Registration Rights Agreement
We entered into an amended and restated investors’ rights agreement in November 2018, as amended and restated in June 2019, and as amended and restated in October 2020, with the holders of our convertible preferred stock, including entities with which certain of our directors are affiliated. The registration rights agreement provides for certain rights relating to the registration of their shares of common stock issuable upon conversion of their convertible preferred stock and certain additional covenants made by us.
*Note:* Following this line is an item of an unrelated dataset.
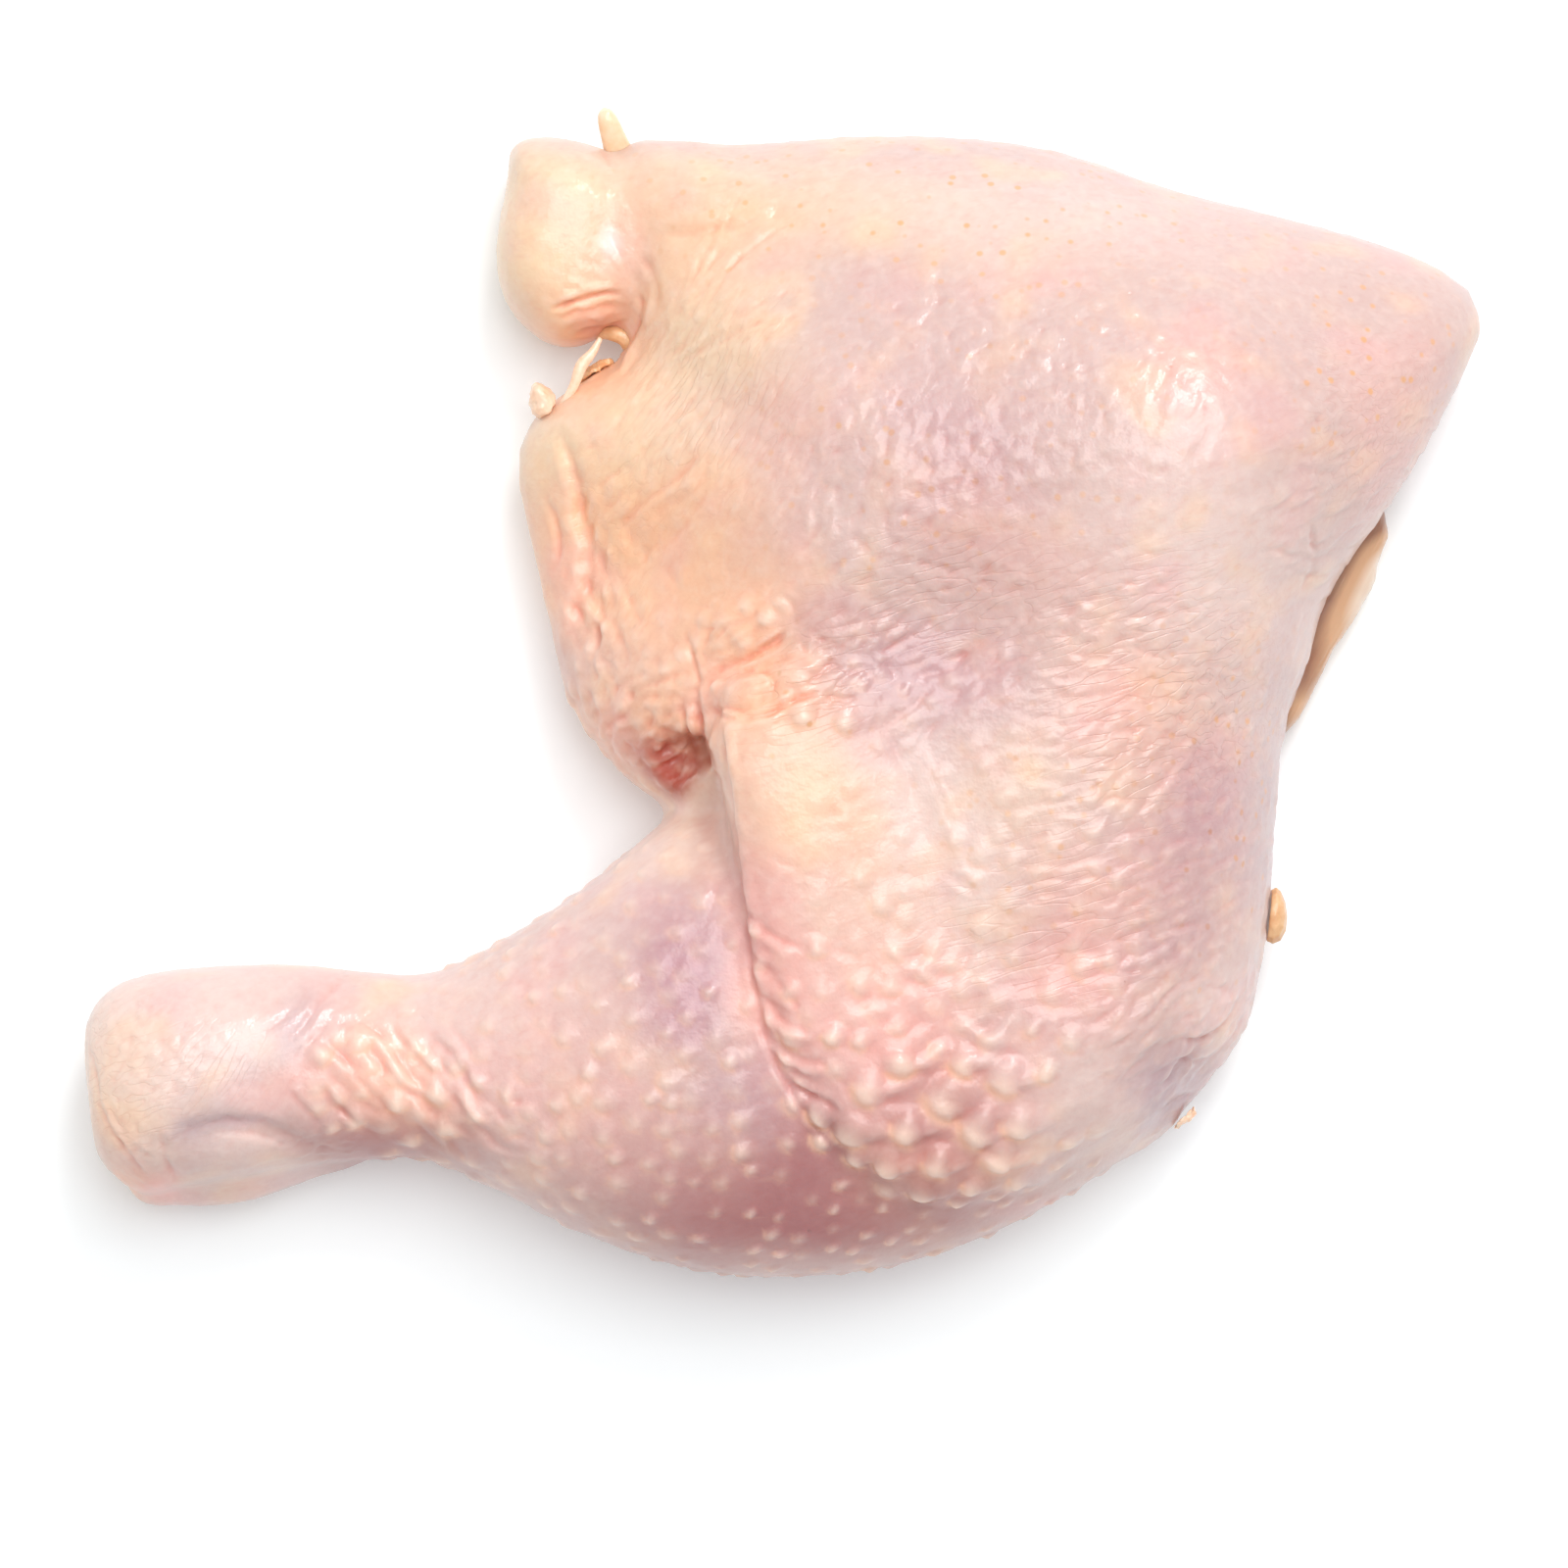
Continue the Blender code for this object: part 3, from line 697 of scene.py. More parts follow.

Except for the registration rights (including the related provisions pursuant to which we have agreed to indemnify the parties to the investors’ rights agreement), all rights under this agreement terminated upon the closing of our initial public offering. The registration rights will terminate seven years after the closing of our initial public offering.
Voting Agreement
We entered into an amended and restated voting agreement in November 2018, as amended and restated in March 2020, as further amended in August 2020, and as amended and restated in October 2020, with the holders of our convertible preferred stock, including entities with which certain of our directors are affiliated, pursuant to which the following directors were each elected to serve as members on our board of directors and continue to so serve: Helen C. Adams, CPA, Martin Hendrix, Ph.D., James Laur, Mark C. McKenna, Joseph C. Papa, Judith Swain, M.D. and Mary Szela, M.D. Pursuant to the voting agreement, Mr. McKenna, as our Chief Executive Officer, serves on our board of directors as the CEO director. Dr. Hendrix and Mr. Laur, as designated by NHS and Cedars-Sinai, respectively, and Dr. Swain and Ms. Szela were initially selected to serve on our board of directors as representatives of the holders of our convertible preferred stock. Ms. Adams and Mr. Papa were initially selected to serve on our board of directors as representatives of the holders of our common stock and convertible preferred stock, as designated by a majority of our common and preferred stockholders, voting together as a single class.